--- REQUIRED TASK ---
Everything in the listing below from the line containing "make_plus_connector()" through the line containing "bpy.context.scene.collection.objects.link(empty)" should be repeated exactly; leave out every other line.

-- BEGIN EXTRACTED ENTRIES --

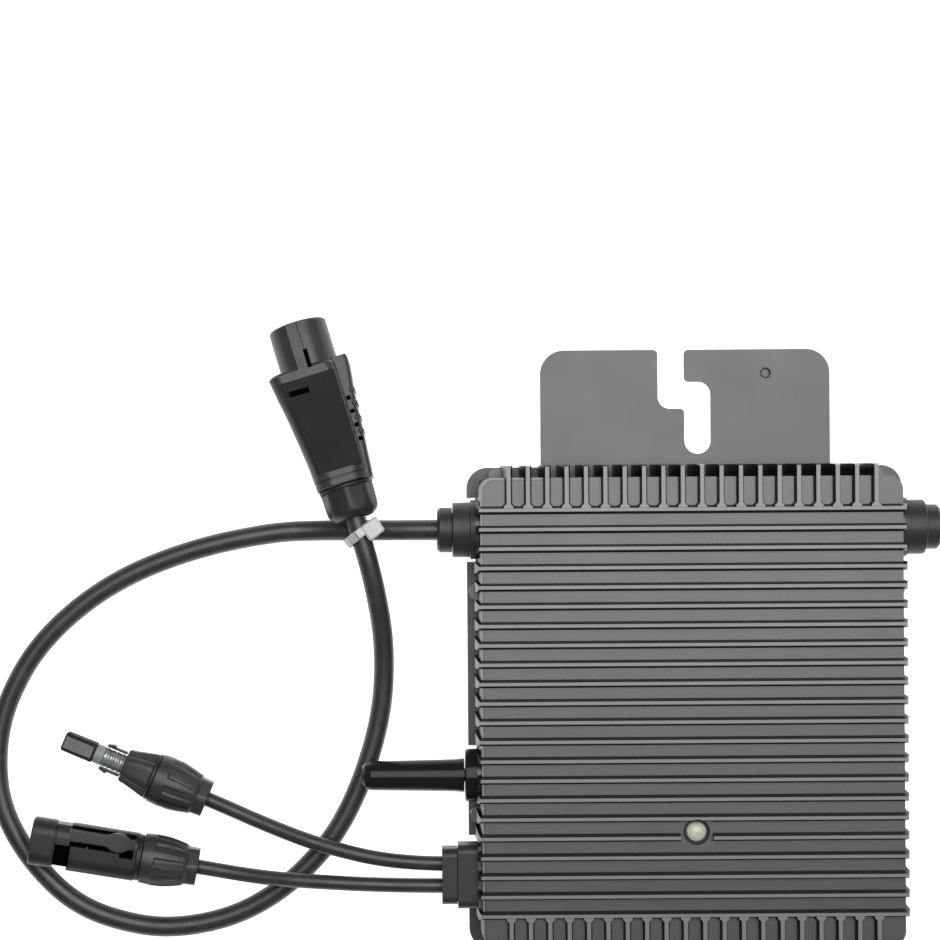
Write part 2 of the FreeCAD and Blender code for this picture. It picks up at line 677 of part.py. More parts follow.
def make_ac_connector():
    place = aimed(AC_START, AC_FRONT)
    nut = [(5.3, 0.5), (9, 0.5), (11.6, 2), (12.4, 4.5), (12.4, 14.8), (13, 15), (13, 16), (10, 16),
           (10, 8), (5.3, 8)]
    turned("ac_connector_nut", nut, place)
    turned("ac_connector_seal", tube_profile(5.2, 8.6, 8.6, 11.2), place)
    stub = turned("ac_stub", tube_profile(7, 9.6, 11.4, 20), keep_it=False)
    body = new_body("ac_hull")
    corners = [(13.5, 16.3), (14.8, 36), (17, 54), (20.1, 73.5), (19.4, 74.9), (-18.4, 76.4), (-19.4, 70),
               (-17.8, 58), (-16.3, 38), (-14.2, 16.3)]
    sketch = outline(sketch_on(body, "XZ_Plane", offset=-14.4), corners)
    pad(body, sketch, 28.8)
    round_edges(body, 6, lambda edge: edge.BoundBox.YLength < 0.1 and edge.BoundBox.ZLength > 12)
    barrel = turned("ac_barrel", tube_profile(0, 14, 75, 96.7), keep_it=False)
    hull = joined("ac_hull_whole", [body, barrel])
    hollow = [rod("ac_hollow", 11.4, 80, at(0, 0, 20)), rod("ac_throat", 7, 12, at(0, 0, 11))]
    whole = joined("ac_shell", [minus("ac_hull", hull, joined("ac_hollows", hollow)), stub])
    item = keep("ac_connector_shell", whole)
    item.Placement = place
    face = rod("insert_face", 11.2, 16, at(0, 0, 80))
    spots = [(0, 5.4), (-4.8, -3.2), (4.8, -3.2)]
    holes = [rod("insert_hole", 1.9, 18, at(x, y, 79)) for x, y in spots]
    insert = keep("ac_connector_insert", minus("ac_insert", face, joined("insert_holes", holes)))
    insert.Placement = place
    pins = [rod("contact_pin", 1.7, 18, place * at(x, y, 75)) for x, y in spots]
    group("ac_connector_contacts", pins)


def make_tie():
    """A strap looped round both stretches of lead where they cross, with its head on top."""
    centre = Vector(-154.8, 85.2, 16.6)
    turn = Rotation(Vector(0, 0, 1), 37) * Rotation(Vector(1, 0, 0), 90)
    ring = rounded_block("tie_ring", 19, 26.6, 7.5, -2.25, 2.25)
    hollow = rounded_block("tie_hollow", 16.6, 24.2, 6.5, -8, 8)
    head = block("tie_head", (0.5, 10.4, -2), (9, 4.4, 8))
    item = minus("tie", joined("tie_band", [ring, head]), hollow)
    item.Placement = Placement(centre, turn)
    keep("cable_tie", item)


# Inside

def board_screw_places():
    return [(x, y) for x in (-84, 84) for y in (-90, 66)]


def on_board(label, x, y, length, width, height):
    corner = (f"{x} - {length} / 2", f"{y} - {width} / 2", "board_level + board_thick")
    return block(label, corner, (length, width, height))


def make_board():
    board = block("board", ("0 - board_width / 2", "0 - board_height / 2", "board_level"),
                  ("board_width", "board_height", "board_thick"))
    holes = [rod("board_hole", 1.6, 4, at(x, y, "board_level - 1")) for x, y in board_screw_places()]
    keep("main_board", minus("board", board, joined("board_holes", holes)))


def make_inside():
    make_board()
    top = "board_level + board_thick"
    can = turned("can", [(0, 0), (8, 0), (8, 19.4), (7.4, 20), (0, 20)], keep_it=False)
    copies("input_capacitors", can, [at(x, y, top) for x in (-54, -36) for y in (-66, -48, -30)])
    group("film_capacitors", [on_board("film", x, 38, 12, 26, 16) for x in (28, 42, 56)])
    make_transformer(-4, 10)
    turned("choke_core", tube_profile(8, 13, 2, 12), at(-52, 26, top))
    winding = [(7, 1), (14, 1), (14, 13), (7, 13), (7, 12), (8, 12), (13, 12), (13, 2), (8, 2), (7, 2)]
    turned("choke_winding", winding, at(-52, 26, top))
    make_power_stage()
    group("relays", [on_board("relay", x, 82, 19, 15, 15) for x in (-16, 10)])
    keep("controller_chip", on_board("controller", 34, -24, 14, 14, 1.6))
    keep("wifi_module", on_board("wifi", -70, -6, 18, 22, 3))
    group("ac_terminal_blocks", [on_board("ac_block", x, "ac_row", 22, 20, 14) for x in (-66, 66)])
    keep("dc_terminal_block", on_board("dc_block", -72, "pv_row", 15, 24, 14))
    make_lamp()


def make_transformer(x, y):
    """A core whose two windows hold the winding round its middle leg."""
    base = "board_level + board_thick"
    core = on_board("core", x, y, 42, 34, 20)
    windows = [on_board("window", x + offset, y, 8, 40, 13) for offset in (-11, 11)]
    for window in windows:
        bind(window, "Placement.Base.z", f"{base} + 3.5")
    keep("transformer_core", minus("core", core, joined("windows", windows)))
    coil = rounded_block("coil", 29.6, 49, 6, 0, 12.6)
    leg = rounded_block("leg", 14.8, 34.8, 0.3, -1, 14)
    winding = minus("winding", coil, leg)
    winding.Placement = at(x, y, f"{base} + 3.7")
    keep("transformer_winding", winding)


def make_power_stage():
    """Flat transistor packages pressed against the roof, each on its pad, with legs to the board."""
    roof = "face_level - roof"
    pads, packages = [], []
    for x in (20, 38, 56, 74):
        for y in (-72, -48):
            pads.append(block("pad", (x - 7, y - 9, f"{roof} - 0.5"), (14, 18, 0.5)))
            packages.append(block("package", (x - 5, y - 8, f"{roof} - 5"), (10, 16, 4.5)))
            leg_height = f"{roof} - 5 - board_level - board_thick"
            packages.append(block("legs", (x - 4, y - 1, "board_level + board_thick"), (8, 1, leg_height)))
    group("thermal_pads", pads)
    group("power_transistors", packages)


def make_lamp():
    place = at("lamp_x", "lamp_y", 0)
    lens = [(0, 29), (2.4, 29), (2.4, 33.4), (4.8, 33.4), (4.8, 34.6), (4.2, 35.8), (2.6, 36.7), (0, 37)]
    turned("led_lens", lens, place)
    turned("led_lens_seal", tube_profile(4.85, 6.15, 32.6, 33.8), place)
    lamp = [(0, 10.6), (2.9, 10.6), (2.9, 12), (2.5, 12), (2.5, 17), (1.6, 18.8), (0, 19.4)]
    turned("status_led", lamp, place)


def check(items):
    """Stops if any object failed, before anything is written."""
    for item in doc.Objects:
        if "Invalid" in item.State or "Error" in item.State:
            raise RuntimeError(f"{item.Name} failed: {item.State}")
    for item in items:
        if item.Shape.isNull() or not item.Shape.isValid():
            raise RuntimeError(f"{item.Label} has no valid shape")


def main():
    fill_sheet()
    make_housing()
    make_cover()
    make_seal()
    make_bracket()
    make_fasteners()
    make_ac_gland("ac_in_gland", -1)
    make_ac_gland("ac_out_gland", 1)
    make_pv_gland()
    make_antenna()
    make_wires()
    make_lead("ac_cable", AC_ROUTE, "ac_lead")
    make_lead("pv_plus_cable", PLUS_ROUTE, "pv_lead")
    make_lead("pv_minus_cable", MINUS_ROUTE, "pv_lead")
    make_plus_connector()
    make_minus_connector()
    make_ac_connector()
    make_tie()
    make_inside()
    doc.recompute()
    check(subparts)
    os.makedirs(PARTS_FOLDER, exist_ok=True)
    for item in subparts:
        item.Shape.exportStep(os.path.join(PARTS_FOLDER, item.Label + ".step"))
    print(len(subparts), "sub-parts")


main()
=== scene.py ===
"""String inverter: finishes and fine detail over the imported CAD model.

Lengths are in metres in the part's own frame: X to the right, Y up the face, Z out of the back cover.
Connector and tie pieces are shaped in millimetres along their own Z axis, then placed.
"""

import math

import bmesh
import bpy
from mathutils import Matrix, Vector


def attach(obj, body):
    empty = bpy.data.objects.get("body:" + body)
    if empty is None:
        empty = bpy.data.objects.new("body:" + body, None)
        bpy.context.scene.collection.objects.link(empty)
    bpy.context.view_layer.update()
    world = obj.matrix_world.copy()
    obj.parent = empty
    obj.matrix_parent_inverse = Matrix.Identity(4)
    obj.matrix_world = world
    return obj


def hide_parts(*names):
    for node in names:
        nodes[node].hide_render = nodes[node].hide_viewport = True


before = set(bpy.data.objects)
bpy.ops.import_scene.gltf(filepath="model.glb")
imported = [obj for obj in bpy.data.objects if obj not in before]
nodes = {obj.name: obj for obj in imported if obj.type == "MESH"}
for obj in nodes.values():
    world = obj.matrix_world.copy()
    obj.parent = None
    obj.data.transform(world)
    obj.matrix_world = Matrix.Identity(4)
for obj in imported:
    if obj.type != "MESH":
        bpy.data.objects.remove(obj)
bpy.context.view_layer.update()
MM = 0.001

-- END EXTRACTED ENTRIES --
-- BEGIN EXTRACTED ENTRIES --

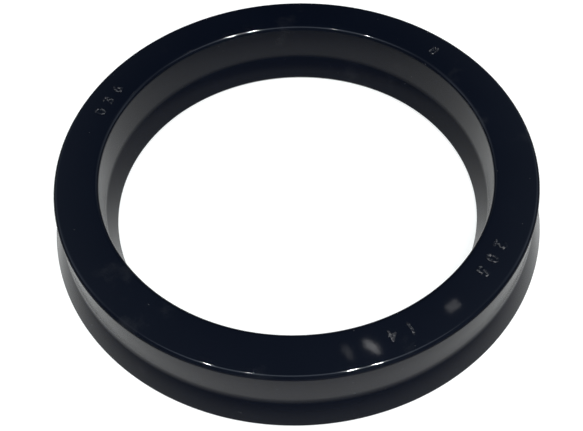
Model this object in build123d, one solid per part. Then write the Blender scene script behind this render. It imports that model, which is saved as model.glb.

-- END EXTRACTED ENTRIES --

--- RESULT ---
    make_plus_connector()
    make_minus_connector()
    make_ac_connector()
    make_tie()
    make_inside()
    doc.recompute()
    check(subparts)
    os.makedirs(PARTS_FOLDER, exist_ok=True)
    for item in subparts:
        item.Shape.exportStep(os.path.join(PARTS_FOLDER, item.Label + ".step"))
    print(len(subparts), "sub-parts")


main()
=== scene.py ===
"""String inverter: finishes and fine detail over the imported CAD model.

Lengths are in metres in the part's own frame: X to the right, Y up the face, Z out of the back cover.
Connector and tie pieces are shaped in millimetres along their own Z axis, then placed.
"""

import math

import bmesh
import bpy
from mathutils import Matrix, Vector


def attach(obj, body):
    empty = bpy.data.objects.get("body:" + body)
    if empty is None:
        empty = bpy.data.objects.new("body:" + body, None)
        bpy.context.scene.collection.objects.link(empty)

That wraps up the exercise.